Wie erfolgt die Überprüfung einer Eingruppierung im Streitfall?
Kommt es zum Streit über die zutreffende Eingruppierung, prüfen Arbeitsgerichte im Rahmen eines Feststellungsantrags die angegriffene Eingruppierung und führen eine Tätigkeitsbewertung durch. Grundlage hierfür sind die tatsächlichen, arbeitsvertraglich geschuldeten Tätigkeiten und deren Bewertung im Lichte des maßgeblichen Tarifvertrags. Dabei wird die Tätigkeit anhand von Stellenbeschreibungen, Arbeitsplatzanalysen und gegebenenfalls Zeugenanhörungen (z. B. von Vorgesetzten oder Kollegen) überprüft. Auch Dokumente wie Organigramme, Arbeitsanweisungen oder Leistungsbeschreibungen werden herangezogen. Entscheidend ist, ob die ausgeübten Tätigkeiten den Merkmalen und Anforderungen der geltenden Entgeltgruppe im Tarifvertrag entsprechen. Maßstab ist das sogenannte „Arbeitsplatzprinzip“: Es wird die Tätigkeit bewertet, nicht die Person.
Welche Fristen sind bei Einwendungen gegen eine Eingruppierung zu beachten?

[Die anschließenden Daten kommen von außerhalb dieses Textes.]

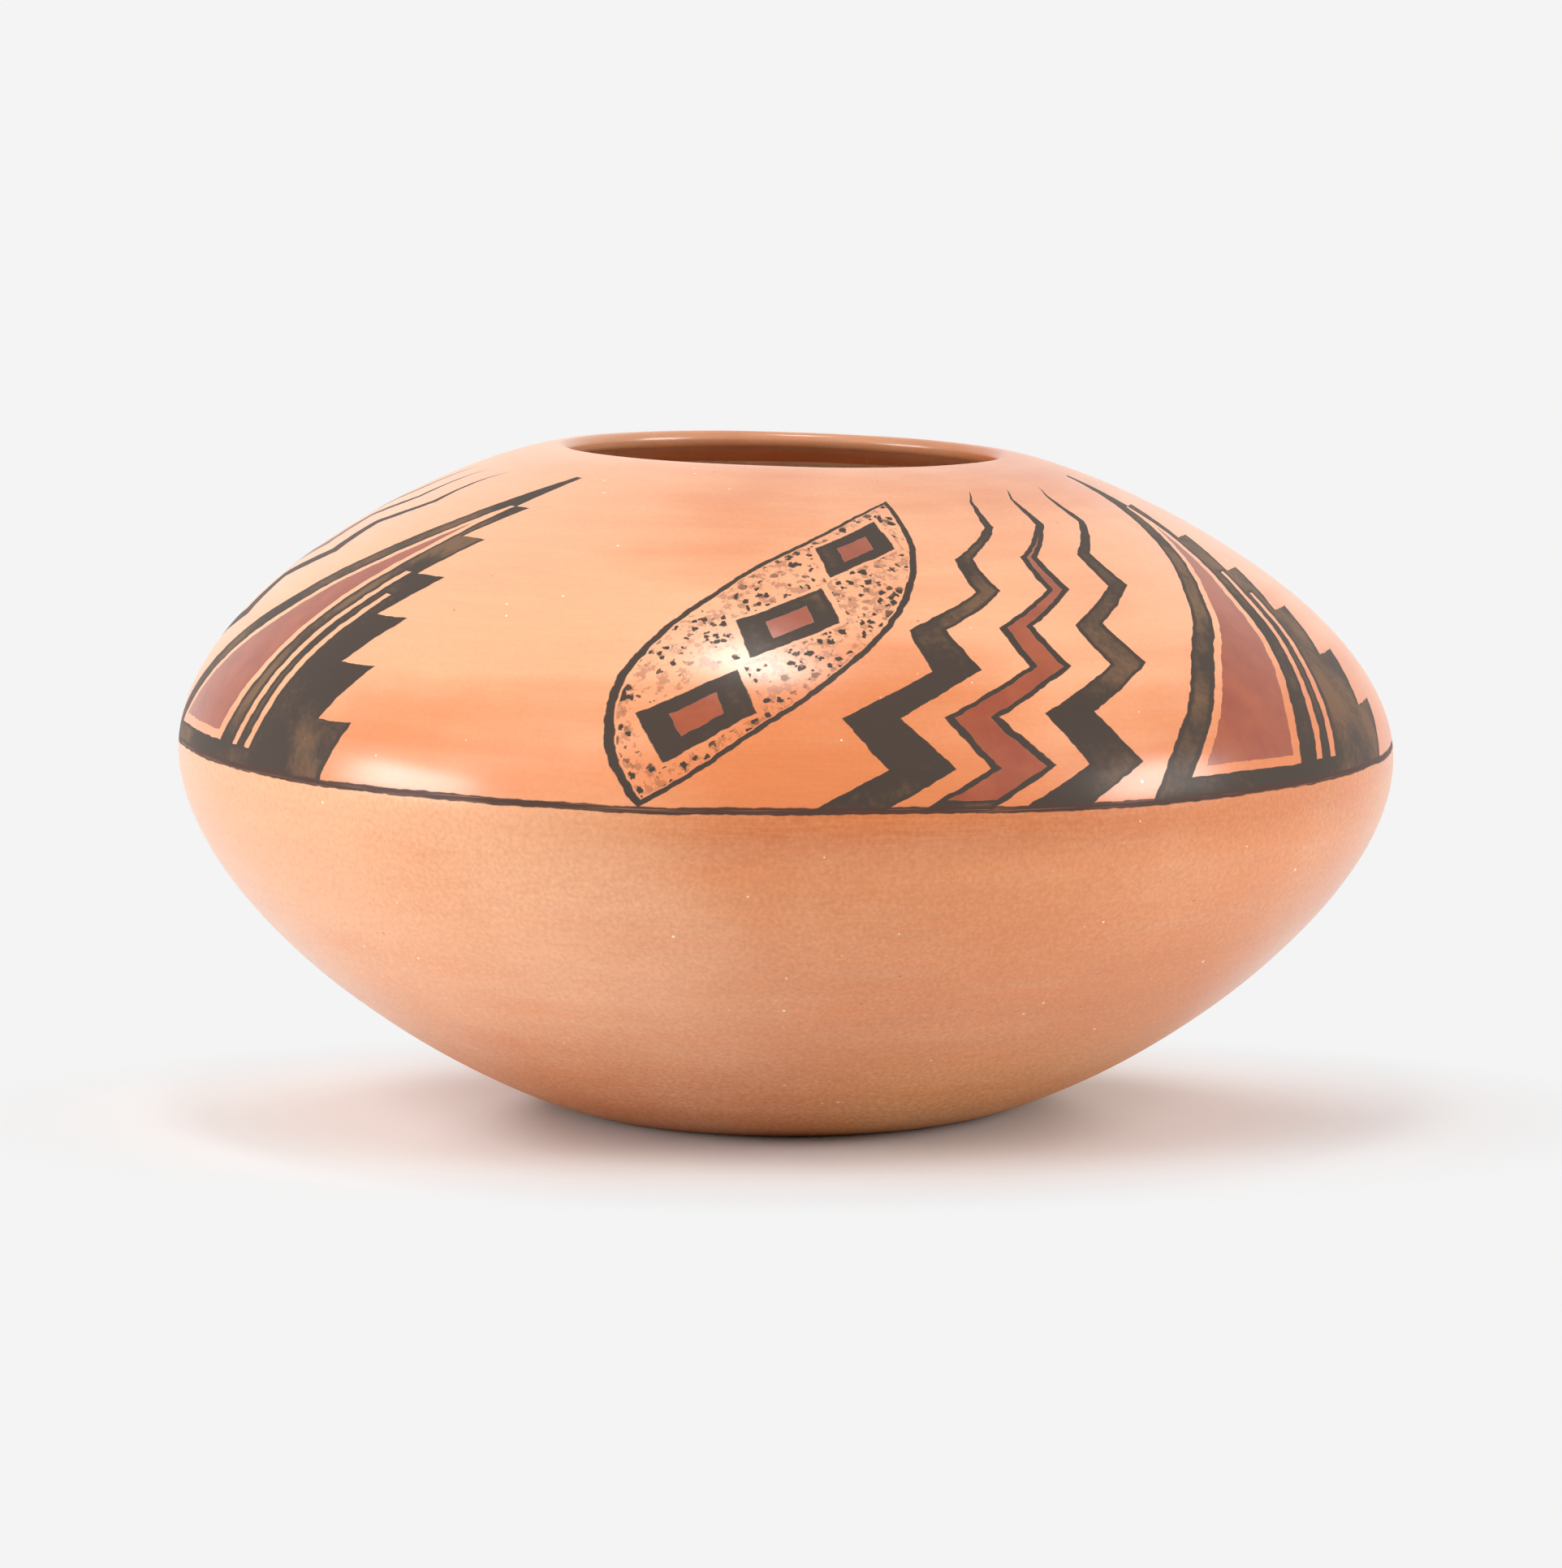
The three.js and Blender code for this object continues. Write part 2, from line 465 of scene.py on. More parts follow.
lip_points = []
for i in range(1, LIP_STEPS):
    angle = math.radians(90) - LIP_SLOPE + math.pi * i / LIP_STEPS
    lip_points.append(lip_middle + Vector((math.cos(angle), math.sin(angle))) * LIP / 2)
flat = [(FOOT * share, 0) for share in (0, 0.5, 0.9)]
section = flat + list(zip(outside, along))
section += [(point, WALL_LENGTH) for point in lip_points]
section += list(zip(reversed(inside), reversed(along)))
section += [(Vector((inside[0].x * share, inside[0].y)), 0) for share in (0.66, 0.33, 0)]

shape = bmesh.new()
wall_layer = shape.verts.layers.float.new("along_wall")
section_layer = shape.verts.layers.float.new("along_section")
travelled = -FOOT.x
previous = None
for point, way in section:
    vertex = shape.verts.new((0, point.x, point.y))
    vertex[wall_layer] = way
    if previous is not None:
        travelled += (vertex.co - previous.co).length
        shape.edges.new((previous, vertex))
    vertex[section_layer] = travelled
    previous = vertex
SECTION_END = travelled
print(len(section), "points, to", round(SECTION_END / MM, 1), "mm past the foot's edge")

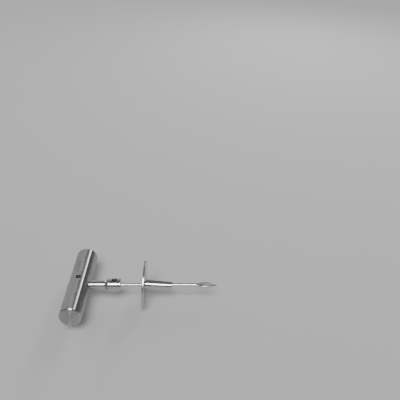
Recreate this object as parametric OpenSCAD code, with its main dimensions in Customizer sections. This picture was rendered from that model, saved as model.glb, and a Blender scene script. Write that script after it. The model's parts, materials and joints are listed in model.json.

Für Ansprüche auf Berichtigung der Eingruppierung und Nachzahlung einer entsprechend höheren Vergütung gelten in der Regel tarifvertragliche Ausschlussfristen. Häufig müssen Ansprüche innerhalb von sechs Monaten nach Fälligkeit schriftlich beim Arbeitgeber geltend gemacht werden (§ 37 Abs. 1 TVöD oder analoge Regelungen). Versäumt der Arbeitnehmer diese Frist, sind Nachzahlungsansprüche verwirkt. Dennoch bleibt der Anspruch auf die zutreffende Eingruppierung (Statusrecht) auch nach Ablauf der Ausschlussfrist bestehen, nicht jedoch der Vergütungsanspruch für die Vergangenheit. Es ist daher dringend geboten, Eingruppierungsfehler zeitnah und schriftlich beim Arbeitgeber zu monieren.
Inwieweit sind individuelle arbeitsvertragliche Vereinbarungen über die Eingruppierung zulässig?
Individuelle arbeitsvertragliche Regelungen, die von tariflichen Eingruppierungsregelungen abweichen, sind grundsätzlich nur in soweit zulässig, als sie für den Arbeitnehmer günstiger als die tarifliche Regelung sind (Günstigkeitsprinzip nach § 4 Abs. 3 TVG). Eine vertragliche Eingruppierung unterhalb der tariflichen Vorgaben („Unterschreitung“) ist unzulässig und nichtig. Tarifliche Eingruppierungsvorschriften sind zwingendes Recht, von dem zuungunsten des Arbeitnehmers nicht abgewichen werden darf. Auch sogenannte „vereinbarte Tätigkeitsbeschreibungen“ dürfen die tariflichen Eingruppierungsmerkmale nicht umgehen.
Besteht ein Anspruch auf eine bestimmte Eingruppierung bei anhaltend höherwertiger Tätigkeit?
Übt ein Arbeitnehmer über einen längeren Zeitraum hinweg höhere oder andere als die ursprünglich vereinbarten Tätigkeiten aus, kann dies einen Anspruch auf eine entsprechende (höhere) Eingruppierung begründen („höherwertige Tätigkeit“). Voraussetzung ist, dass diese Tätigkeiten nicht nur vorübergehend, sondern mit einer gewissen Dauerhaftigkeit ausgeübt werden. Maßgeblich ist die tatsächliche Aufgabenzuweisung durch den Arbeitgeber. Der Arbeitnehmer kann die tarifliche Höhergruppierung und die daraus resultierende höhere Vergütung verlangen, notfalls auch gerichtlich durchsetzen. Auch hier greifen die tariflichen Ausschlussfristen im Hinblick auf Vergütungsansprüche.